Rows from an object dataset
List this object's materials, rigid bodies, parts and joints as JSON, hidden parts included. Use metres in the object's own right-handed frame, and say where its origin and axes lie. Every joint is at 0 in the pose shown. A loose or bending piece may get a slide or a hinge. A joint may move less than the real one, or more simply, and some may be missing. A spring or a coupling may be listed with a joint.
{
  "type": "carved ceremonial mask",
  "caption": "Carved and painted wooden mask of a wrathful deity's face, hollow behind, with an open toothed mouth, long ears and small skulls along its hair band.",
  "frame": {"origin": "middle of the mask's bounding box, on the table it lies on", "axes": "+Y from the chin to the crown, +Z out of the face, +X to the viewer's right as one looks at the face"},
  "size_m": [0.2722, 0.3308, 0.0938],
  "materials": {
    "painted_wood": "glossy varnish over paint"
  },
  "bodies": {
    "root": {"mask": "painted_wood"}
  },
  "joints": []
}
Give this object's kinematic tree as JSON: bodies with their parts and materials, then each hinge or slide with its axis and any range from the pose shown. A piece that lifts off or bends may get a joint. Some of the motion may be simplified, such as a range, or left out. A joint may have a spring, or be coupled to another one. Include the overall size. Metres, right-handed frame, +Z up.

REQUIRED TASK: Your task is to transcribe the listing above in full, exactly as given.

SOLUTION TO THE PROBLEM:
List this object's materials, rigid bodies, parts and joints as JSON, hidden parts included. Use metres in the object's own right-handed frame, and say where its origin and axes lie. Every joint is at 0 in the pose shown. A loose or bending piece may get a slide or a hinge. A joint may move less than the real one, or more simply, and some may be missing. A spring or a coupling may be listed with a joint.
{
  "type": "carved ceremonial mask",
  "caption": "Carved and painted wooden mask of a wrathful deity's face, hollow behind, with an open toothed mouth, long ears and small skulls along its hair band.",
  "frame": {"origin": "middle of the mask's bounding box, on the table it lies on", "axes": "+Y from the chin to the crown, +Z out of the face, +X to the viewer's right as one looks at the face"},
  "size_m": [0.2722, 0.3308, 0.0938],
  "materials": {
    "painted_wood": "glossy varnish over paint"
  },
  "bodies": {
    "root": {"mask": "painted_wood"}
  },
  "joints": []
}
Give this object's kinematic tree as JSON: bodies with their parts and materials, then each hinge or slide with its axis and any range from the pose shown. A piece that lifts off or bends may get a joint. Some of the motion may be simplified, such as a range, or left out. A joint may have a spring, or be coupled to another one. Include the overall size. Metres, right-handed frame, +Z up.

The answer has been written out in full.